Eliza Doolittle (Audrey Hepburn, BREAKFAST AT TIFFANY'S) is a poor flower girl with a thick cockney accent. One night as the opera lets out she runs into Prof. Henry Higgins (Rex Harrison, UNFAITHFULLY YOURS), a linguist who can determine exactly where someone was born just by their speech. He brags that he could teach Eliza proper English so she could get a job as a proper shop girl. The next day Eliza comes to Henry's house and asks to pay for lessons. Always ready for a challenge Henry takes a bet from his fellow linguist Colonel Hugh Pickering (Wilfrid Hyde-White, THE THIRD MAN) that he can pass Eliza off as a princess at a royal ball.

Harrison doesn't try to make Higgins the least bit sympathetic. He believes that speech, his expertise off course, is the key element that separates the classes. And he may be right, but his superiority over others that do not have perfect diction is often cruel and demeaning. Eliza must endure endless tests into the wee hours of the morning. Unaccustomed to more refined ways of life, Eliza is scared by many of the things she is forced to do. However, the hope of a better life drives her to keep going. She wants bread, and roses, as they say. Hepburn is charming as both the whining "guttersnipe" and the elegant lady versions of her character. In listening more closely to the dialogue of Harrison's songs, I better appreciated the nuance of his character. He is a snob, the perfect perpetual bachelor and ungrateful; all negative elements of his refined lifestyle. He doesn't change, but his solo song after his final fight with Eliza reveals poignantly feelings he is not accustomed to and cannot think his way out of.

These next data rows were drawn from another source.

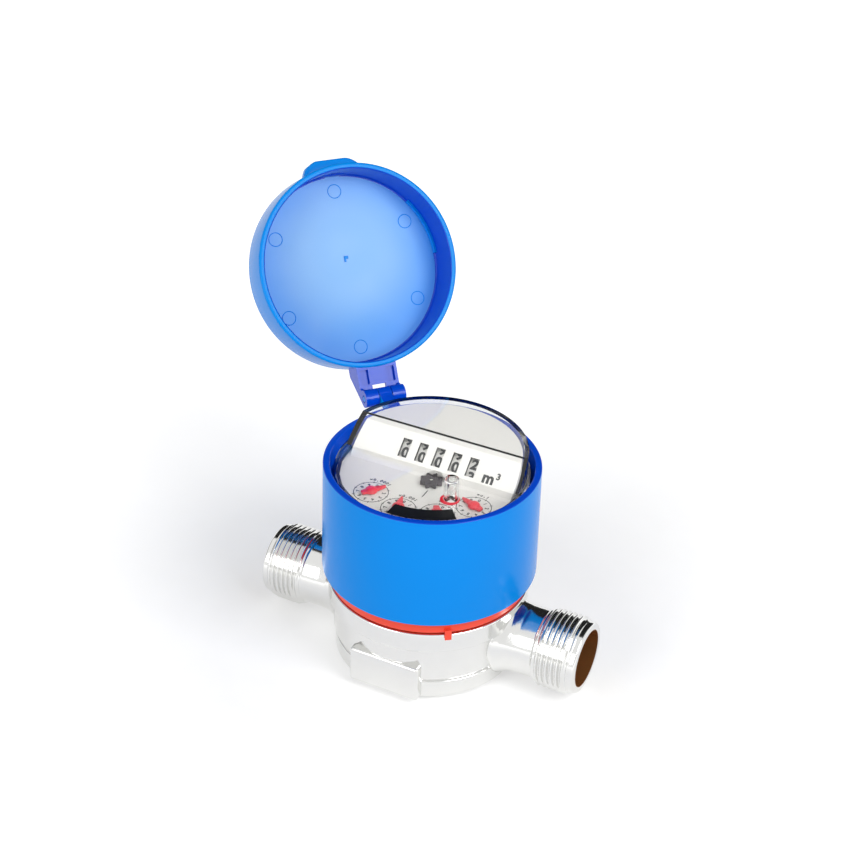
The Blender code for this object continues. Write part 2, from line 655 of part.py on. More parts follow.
def lower_plate():
    """The lower movement plate, with its pillars, the studs that wheels turn on and the bearing holes."""
    plate = place(turned("lower_plate", disc(CUP_INNER - GAP, LOWER_PLATE_TOP, LOWER_PLATE), MEDIUM), IVORY)
    studs = [(REDUCTION, level(2)), (IDLER, level(3))]
    studs += [(STEP_PLACES[i], level(4 + 2 * i)) for i in range(POINTERS - 1)]
    for spot, top_level in studs:
        top = top_level + FACE_WIDTH / 2.0 + 0.2 * MM
        stud = turned("stud_form", disc(STUD_RADIUS, top, LOWER_PLATE_TOP - 0.4 * MM), TINY)
        stud.location = (spot[0], spot[1], 0.0)
        join(plate, stud)
    for spot in PILLARS:
        pillar = turned("pillar_form", disc(PILLAR_RADIUS, UPPER_PLATE - GAP, LOWER_PLATE_TOP - 0.4 * MM), TINY)
        pillar.location = (spot[0], spot[1], 0.0)
        join(plate, pillar)
    for spot in [FOLLOWER, STAR_PLACE, WORM_PLACE] + POINTER_PLACES:
        hole = turned("hole_form", disc(SHAFT_RADIUS + GAP, LOWER_PLATE_TOP + MM, LOWER_PLATE - MM), TINY)
        hole.location = (spot[0], spot[1], 0.0)
        cut(plate, hole)
    return plate


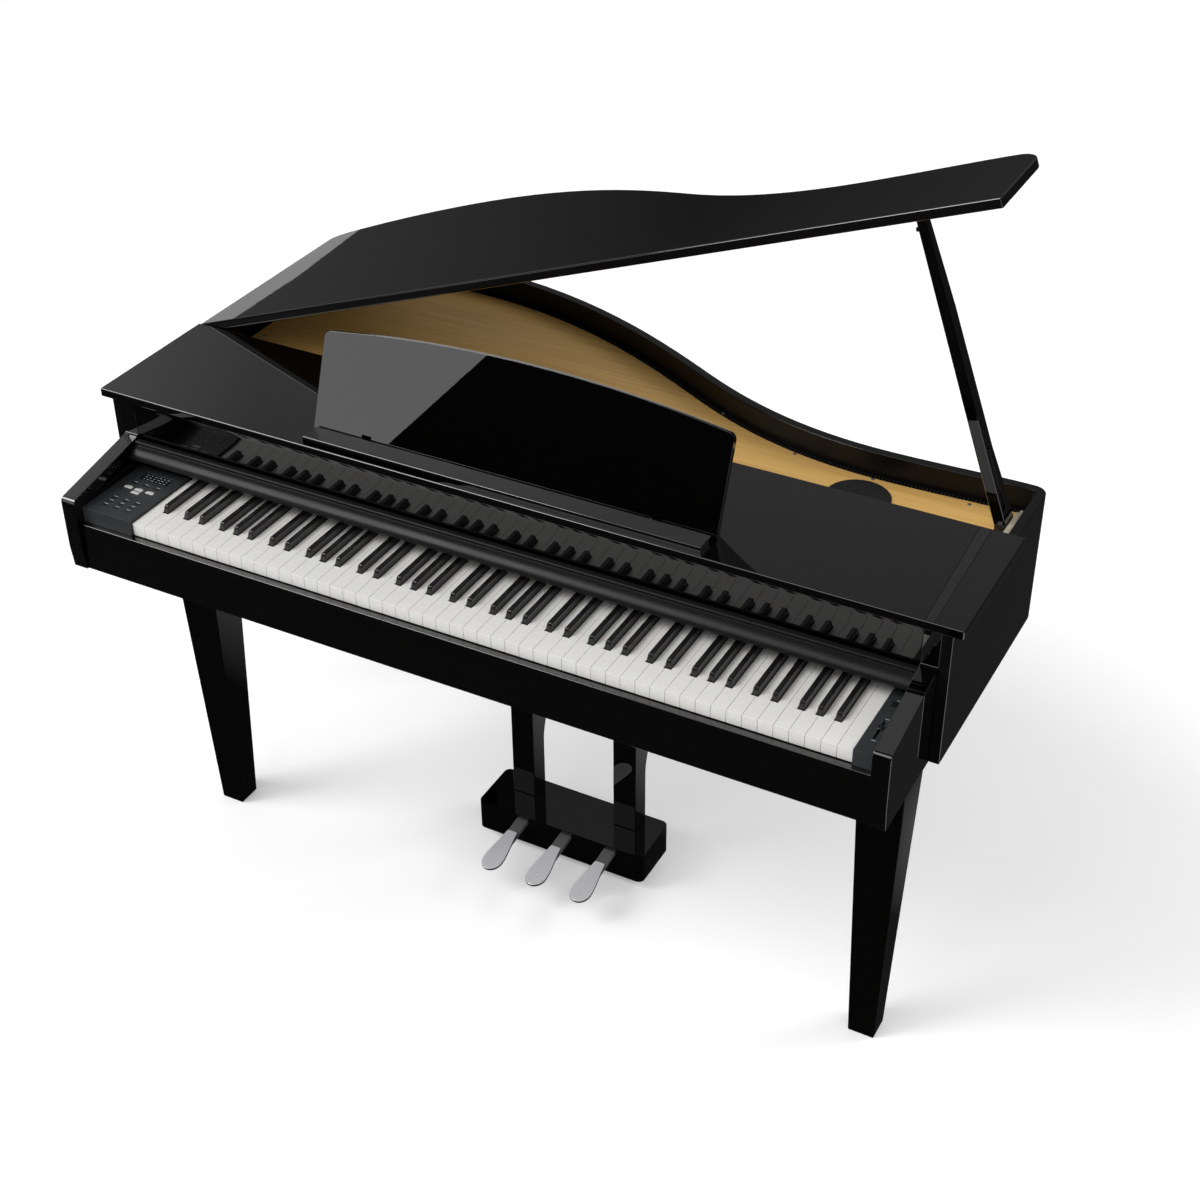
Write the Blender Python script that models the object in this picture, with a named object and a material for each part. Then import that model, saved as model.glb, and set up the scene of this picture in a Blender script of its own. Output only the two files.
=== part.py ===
"""Digital grand piano with an open lid: case, keyboard, music desk, legs and pedal lyre.

Metres, +Z up. The player sits at -Y and the tail points to +Y. Every length along Y is measured
from the fronts of the white keys, and the parent empty puts the middle of the case over the origin.
"""

from math import atan2, cos, hypot, pi, radians, sin

import bmesh
import bpy
from mathutils import Matrix, Vector

# Fit
GAP = 0.0003
RUNNING_GAP = 0.0006

# Place of the key fronts in the finished model
KEY_FRONT_Y = -0.418

# Keyboard
WHITE_KEYS = 52
KEY_PITCH = 0.0235
KEY_SLOT = 0.0009
KEY_HEIGHT = 0.0216
KEY_PIVOT_DROP = 0.0166
SHARP_FRONT = 0.0495
SHARP_RISE = 0.012
SHARP_WIDTH = 0.0104
SHARP_TOP_WIDTH = 0.0086
SHARP_SLANT = 0.0040
SHARP_CLEARANCE = 0.0008
SHARP_FRONT_CLEARANCE = 0.0014
SHARP_SHIFT = {"c": -0.0022, "d": 0.0036, "f": -0.0032, "g": 0.0005, "a": 0.0045}
FIRST_SINGLE_WHITE = 23
SINGLE_WHITES = 7

# Widths, from the keyboard outwards to the edge of the top board
LEFT_PANEL_WIDTH = 0.0966
RIGHT_PANEL_WIDTH = 0.0334
ARM_WIDTH = 0.027
ARM_INSET = 0.016
WALL = 0.0157
LID_OVERHANG = 0.016
ARM_INNER = (LEFT_PANEL_WIDTH + WHITE_KEYS * KEY_PITCH + RIGHT_PANEL_WIDTH) / 2
KEYBOARD_LEFT = LEFT_PANEL_WIDTH - ARM_INNER
ARM_OUTER = ARM_INNER + ARM_WIDTH
CASE_HALF_WIDTH = ARM_OUTER + ARM_INSET
INNER_SIDE = CASE_HALF_WIDTH - WALL
TOP_HALF_WIDTH = CASE_HALF_WIDTH + LID_OVERHANG

# Heights, from the underside of the case to its top edge
CASE_BOTTOM = 0.632
CASE_HEIGHT = 0.2254
CASE_TOP = CASE_BOTTOM + CASE_HEIGHT
LID_REST_GAP = 0.0006
RIM_TOP = CASE_TOP - LID_REST_GAP
BOARD_THICKNESS = 0.018
BOARD_TOP = CASE_BOTTOM + BOARD_THICKNESS
KEY_TOP = BOARD_TOP + 0.0866
KEY_BOTTOM = KEY_TOP - KEY_HEIGHT
KEY_PIVOT_Z = KEY_TOP - KEY_PIVOT_DROP

# Depths, from the fronts of the white keys to the front edge of the lid
NAME_BOARD_FRONT = 0.148
NAME_BOARD_THICKNESS = 0.012
NAME_BOARD_BOTTOM = KEY_TOP + 0.0364
CASE_FRONT = NAME_BOARD_FRONT - 0.0005
KEY_JOINED_FROM = NAME_BOARD_FRONT + 0.002
KEY_LENGTH = NAME_BOARD_FRONT + 0.087
KEY_PIVOT_Y = KEY_LENGTH - 0.015
TOP_DEPTH = 0.2607
TOP_THICKNESS = 0.015
TOP_FRONT = NAME_BOARD_FRONT - 0.0082
TOP_REAR = TOP_FRONT + TOP_DEPTH
LID_FRONT = TOP_REAR + 0.002
EDGE = 0.0015

# Bent rim: the points its outer face passes through
RIM_CORNER = 0.022
TREBLE_DEPTH = 0.1675
SHOULDER_Y = LID_FRONT + TREBLE_DEPTH
HOLLOW_X = 0.6537 * CASE_HALF_WIDTH
HOLLOW_Y = SHOULDER_Y - 0.006
FLARE_X = 0.16 * CASE_HALF_WIDTH
FLARE_Y = SHOULDER_Y + 0.092
TAIL_X = -0.6092 * CASE_HALF_WIDTH
TAIL_Y = SHOULDER_Y + 0.271
TAIL_CORNER = (0.034, 0.033)
SPINE_END_Y = TAIL_Y - 0.069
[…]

There are three other key characters — Freddy Eynsford-Hill (Jeremy Brett, 1956's WAR AND PEACE), Alfred Doolittle (Stanley Holloway, THE LAVENDER HILL MOB) and Mrs. Higgins (Gladys Cooper, NOW, VOYAGER). Freddy falls for Eliza not because she is the perfect lady, but an unusually honest one. She is not like any woman he has ever met before. My favorite song in the production comes when Eliza demands passion not words from Freddy if he really wants to be her lover. Eliza's father Alfred is a loveable con man, who even charms Henry, who called him "the most original moral philosopher in England." Henry's mother, like Colonel Pickering, is the kind elite, who cares about what happens to Eliza. Watch how she regards Henry when he shows up at the races — she lives in an aloof world, but some people are too full of their own self-importance even for proper society.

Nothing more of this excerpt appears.